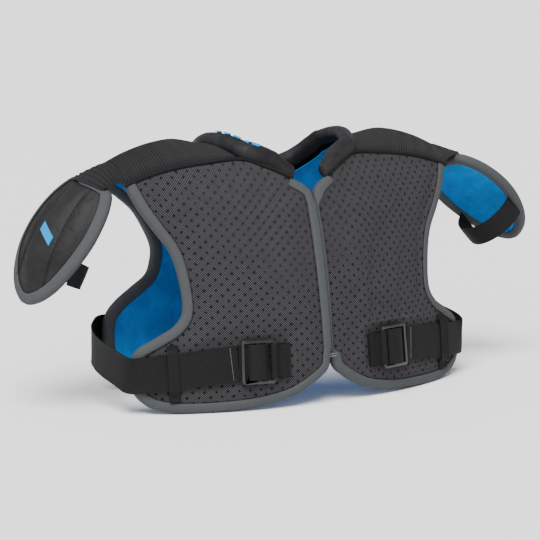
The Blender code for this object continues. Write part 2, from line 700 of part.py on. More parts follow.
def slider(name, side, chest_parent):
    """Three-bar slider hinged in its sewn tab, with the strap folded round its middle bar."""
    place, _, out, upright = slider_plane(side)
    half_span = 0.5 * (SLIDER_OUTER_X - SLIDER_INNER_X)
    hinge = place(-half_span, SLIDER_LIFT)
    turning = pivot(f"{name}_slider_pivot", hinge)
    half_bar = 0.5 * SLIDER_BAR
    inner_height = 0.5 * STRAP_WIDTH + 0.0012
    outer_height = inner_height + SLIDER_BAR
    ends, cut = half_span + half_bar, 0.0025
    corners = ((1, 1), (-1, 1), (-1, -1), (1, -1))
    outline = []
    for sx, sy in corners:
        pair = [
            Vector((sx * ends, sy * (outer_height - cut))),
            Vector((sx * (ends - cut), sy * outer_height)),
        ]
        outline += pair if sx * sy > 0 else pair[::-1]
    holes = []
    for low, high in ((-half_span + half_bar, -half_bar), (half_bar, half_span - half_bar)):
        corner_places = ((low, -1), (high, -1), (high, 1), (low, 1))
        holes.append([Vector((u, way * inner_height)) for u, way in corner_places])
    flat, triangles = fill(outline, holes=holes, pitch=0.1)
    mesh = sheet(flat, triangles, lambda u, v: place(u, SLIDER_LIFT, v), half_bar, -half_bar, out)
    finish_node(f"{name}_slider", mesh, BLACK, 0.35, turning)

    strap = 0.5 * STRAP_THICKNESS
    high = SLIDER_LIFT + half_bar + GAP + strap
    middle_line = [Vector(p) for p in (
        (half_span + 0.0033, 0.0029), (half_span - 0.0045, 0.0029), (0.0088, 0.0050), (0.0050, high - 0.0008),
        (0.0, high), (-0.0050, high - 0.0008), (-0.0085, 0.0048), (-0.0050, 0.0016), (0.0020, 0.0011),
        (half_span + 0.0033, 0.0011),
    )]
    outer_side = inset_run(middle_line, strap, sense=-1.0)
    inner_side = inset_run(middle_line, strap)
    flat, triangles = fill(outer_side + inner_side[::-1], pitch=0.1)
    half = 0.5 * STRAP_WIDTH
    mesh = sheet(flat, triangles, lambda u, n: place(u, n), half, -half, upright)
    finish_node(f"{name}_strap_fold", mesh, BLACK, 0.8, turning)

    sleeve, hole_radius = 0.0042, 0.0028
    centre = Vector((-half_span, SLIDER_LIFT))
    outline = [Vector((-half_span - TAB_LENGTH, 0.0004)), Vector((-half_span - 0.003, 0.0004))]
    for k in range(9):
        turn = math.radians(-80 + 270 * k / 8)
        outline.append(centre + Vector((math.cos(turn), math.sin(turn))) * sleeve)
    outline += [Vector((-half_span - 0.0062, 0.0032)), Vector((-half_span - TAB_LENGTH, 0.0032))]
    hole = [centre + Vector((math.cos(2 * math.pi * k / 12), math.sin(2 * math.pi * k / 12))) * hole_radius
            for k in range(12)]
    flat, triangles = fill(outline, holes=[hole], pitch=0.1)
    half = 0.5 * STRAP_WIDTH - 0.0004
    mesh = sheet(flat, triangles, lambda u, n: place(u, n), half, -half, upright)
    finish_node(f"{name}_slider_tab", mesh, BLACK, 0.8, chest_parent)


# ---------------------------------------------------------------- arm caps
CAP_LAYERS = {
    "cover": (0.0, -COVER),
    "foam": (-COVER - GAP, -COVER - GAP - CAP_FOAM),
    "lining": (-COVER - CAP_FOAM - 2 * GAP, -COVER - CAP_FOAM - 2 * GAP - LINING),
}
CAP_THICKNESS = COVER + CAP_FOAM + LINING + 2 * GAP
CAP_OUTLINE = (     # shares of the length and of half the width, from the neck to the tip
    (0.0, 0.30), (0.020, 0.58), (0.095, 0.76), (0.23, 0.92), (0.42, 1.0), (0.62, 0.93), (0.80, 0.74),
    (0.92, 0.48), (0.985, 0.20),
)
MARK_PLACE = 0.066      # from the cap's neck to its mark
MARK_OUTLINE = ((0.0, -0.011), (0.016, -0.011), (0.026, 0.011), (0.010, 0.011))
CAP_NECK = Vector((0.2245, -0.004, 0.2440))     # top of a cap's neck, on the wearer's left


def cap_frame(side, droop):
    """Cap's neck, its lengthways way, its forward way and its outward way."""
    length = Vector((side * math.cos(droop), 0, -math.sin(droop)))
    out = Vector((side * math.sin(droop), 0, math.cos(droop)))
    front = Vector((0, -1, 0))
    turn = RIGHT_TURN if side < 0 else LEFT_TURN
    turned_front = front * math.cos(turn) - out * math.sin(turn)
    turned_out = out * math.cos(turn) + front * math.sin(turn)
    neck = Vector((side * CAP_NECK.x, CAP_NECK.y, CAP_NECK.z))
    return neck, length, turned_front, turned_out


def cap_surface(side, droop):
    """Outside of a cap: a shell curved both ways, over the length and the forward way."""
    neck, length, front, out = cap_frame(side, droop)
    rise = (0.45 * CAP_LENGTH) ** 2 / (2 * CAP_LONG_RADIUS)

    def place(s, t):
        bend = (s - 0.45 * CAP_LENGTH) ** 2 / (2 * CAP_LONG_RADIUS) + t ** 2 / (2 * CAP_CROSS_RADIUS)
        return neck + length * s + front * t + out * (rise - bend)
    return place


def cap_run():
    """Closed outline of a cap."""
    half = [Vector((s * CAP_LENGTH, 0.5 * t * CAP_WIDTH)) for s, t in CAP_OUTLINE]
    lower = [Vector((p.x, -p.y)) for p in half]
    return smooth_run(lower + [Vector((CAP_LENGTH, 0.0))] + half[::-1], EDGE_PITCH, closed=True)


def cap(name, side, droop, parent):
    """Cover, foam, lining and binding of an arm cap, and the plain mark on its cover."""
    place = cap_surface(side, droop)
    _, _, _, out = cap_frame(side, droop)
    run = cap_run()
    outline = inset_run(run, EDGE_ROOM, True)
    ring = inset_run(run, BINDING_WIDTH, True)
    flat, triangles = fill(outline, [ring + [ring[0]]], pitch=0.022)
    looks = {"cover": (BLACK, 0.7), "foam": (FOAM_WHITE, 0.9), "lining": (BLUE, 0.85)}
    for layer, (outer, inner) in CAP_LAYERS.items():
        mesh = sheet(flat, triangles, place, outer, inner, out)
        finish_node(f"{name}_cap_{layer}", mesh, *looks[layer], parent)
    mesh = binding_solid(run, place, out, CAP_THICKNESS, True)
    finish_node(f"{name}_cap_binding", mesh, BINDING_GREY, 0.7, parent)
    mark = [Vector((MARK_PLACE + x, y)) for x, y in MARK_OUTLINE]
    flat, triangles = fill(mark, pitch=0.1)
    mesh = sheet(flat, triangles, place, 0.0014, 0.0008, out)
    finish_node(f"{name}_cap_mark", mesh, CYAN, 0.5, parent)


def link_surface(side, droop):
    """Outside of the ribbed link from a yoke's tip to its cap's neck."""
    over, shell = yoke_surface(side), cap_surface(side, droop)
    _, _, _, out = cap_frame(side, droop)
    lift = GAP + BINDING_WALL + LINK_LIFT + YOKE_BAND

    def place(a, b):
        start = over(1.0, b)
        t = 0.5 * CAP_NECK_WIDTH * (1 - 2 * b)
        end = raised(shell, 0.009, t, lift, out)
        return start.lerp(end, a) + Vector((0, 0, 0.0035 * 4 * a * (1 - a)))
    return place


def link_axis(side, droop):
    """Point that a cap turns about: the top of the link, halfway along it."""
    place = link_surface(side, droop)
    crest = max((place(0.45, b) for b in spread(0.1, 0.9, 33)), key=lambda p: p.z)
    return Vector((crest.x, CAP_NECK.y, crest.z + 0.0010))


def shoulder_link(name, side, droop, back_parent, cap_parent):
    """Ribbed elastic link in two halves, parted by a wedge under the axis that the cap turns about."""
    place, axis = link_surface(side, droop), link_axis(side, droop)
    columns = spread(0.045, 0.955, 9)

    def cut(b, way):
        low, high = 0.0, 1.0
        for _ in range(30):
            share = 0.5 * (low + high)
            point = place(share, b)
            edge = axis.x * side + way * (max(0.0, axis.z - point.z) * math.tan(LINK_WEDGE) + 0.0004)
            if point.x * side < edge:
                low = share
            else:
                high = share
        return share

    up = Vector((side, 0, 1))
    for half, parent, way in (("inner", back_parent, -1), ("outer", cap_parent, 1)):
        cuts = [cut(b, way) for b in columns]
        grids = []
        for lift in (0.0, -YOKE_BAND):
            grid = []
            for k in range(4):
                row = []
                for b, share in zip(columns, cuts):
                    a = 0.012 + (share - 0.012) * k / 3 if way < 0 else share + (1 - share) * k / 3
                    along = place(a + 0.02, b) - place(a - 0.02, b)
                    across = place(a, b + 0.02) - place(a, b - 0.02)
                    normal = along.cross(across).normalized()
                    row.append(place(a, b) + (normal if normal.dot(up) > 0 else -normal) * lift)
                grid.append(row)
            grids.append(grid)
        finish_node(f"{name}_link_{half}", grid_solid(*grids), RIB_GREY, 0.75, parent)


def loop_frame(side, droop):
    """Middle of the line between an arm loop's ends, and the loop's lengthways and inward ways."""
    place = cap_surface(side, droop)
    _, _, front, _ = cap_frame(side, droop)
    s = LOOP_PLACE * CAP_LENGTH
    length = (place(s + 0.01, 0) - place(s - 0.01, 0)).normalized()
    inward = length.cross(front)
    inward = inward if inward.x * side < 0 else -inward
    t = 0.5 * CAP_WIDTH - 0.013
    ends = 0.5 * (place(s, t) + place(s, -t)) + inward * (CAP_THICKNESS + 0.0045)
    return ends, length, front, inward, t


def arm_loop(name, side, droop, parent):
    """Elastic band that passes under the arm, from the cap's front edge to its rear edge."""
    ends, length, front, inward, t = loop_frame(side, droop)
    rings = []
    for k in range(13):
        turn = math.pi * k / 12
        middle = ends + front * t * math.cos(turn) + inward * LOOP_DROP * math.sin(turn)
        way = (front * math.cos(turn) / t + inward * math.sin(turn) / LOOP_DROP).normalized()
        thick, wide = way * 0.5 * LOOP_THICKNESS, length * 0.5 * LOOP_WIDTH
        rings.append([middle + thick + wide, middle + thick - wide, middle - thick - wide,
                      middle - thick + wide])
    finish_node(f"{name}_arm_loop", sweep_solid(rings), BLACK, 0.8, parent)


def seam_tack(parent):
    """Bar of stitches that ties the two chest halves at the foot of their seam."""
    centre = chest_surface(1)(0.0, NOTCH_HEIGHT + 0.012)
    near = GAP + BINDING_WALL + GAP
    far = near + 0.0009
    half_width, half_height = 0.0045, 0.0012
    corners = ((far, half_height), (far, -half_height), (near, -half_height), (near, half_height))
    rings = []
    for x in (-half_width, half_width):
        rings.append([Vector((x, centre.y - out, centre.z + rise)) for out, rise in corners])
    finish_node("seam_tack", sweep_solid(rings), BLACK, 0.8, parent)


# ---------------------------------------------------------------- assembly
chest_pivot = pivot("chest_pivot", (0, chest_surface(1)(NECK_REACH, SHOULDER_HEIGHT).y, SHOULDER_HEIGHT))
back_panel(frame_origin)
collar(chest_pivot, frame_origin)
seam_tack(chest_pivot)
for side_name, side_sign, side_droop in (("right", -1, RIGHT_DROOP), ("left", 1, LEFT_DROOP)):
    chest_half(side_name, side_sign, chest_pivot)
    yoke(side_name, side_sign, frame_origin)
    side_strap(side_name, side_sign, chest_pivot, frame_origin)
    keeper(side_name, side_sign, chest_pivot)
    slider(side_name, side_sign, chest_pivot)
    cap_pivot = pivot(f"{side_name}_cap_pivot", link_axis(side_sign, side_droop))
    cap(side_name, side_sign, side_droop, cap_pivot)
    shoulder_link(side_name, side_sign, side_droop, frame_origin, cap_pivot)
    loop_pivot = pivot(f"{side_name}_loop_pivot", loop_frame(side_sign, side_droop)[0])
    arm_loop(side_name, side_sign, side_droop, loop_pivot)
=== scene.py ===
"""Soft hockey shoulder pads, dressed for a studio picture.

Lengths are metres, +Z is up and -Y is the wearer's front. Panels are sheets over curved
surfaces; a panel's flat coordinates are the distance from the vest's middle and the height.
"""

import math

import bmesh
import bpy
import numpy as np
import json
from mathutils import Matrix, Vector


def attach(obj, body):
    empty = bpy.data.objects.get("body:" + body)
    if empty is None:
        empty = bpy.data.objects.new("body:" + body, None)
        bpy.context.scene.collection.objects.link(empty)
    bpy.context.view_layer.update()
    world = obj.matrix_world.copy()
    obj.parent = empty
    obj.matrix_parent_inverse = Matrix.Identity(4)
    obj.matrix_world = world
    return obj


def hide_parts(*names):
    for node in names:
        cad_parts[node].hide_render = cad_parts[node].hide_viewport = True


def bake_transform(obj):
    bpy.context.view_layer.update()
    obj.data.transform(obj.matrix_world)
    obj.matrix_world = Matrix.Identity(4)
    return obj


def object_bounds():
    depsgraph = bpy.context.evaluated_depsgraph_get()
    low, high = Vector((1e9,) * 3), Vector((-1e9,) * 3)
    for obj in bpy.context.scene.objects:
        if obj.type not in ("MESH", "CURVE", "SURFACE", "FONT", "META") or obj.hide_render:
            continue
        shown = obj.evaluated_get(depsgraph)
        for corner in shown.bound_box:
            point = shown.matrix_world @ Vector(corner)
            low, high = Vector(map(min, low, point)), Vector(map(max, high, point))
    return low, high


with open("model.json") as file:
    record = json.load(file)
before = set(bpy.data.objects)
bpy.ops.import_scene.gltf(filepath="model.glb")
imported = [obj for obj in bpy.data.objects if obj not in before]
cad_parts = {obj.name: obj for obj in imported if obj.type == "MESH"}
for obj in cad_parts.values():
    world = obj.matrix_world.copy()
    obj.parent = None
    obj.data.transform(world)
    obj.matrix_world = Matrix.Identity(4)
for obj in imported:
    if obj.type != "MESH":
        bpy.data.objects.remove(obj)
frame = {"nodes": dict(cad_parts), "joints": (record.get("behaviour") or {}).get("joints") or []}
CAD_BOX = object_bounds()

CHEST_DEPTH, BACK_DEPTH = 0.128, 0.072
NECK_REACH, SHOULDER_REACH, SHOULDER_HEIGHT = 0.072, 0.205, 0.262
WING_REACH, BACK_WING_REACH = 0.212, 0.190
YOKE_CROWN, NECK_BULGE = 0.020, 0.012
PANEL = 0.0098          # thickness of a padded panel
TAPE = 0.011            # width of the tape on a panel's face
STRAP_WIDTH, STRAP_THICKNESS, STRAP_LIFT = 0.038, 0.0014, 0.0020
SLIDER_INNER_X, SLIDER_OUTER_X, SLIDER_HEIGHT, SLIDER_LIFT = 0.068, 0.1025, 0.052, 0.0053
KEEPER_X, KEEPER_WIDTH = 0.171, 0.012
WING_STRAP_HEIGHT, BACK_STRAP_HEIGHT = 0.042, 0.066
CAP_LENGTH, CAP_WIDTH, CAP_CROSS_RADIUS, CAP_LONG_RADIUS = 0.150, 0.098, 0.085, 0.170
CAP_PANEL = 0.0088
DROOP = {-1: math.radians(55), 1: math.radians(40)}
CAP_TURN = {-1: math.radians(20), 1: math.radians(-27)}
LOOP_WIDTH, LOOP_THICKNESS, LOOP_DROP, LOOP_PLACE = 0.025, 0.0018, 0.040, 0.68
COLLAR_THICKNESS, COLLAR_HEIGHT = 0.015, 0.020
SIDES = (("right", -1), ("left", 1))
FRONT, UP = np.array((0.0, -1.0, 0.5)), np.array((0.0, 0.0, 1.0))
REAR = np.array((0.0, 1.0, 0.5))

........

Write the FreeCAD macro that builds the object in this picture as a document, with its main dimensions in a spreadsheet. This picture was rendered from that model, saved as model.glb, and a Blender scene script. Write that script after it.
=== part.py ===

........

▶ Written problem: Within the listing above, extract exactly the lines from the line with "cap(side_name, side_sign, side_droop, cap_pivot)" to the line with "from mathutils import Matrix, Vector", the two named lines included, and no others.

▶ Complete response:
    cap(side_name, side_sign, side_droop, cap_pivot)
    shoulder_link(side_name, side_sign, side_droop, frame_origin, cap_pivot)
    loop_pivot = pivot(f"{side_name}_loop_pivot", loop_frame(side_sign, side_droop)[0])
    arm_loop(side_name, side_sign, side_droop, loop_pivot)
=== scene.py ===
"""Soft hockey shoulder pads, dressed for a studio picture.

Lengths are metres, +Z is up and -Y is the wearer's front. Panels are sheets over curved
surfaces; a panel's flat coordinates are the distance from the vest's middle and the height.
"""

import math

import bmesh
import bpy
import numpy as np
import json
from mathutils import Matrix, Vector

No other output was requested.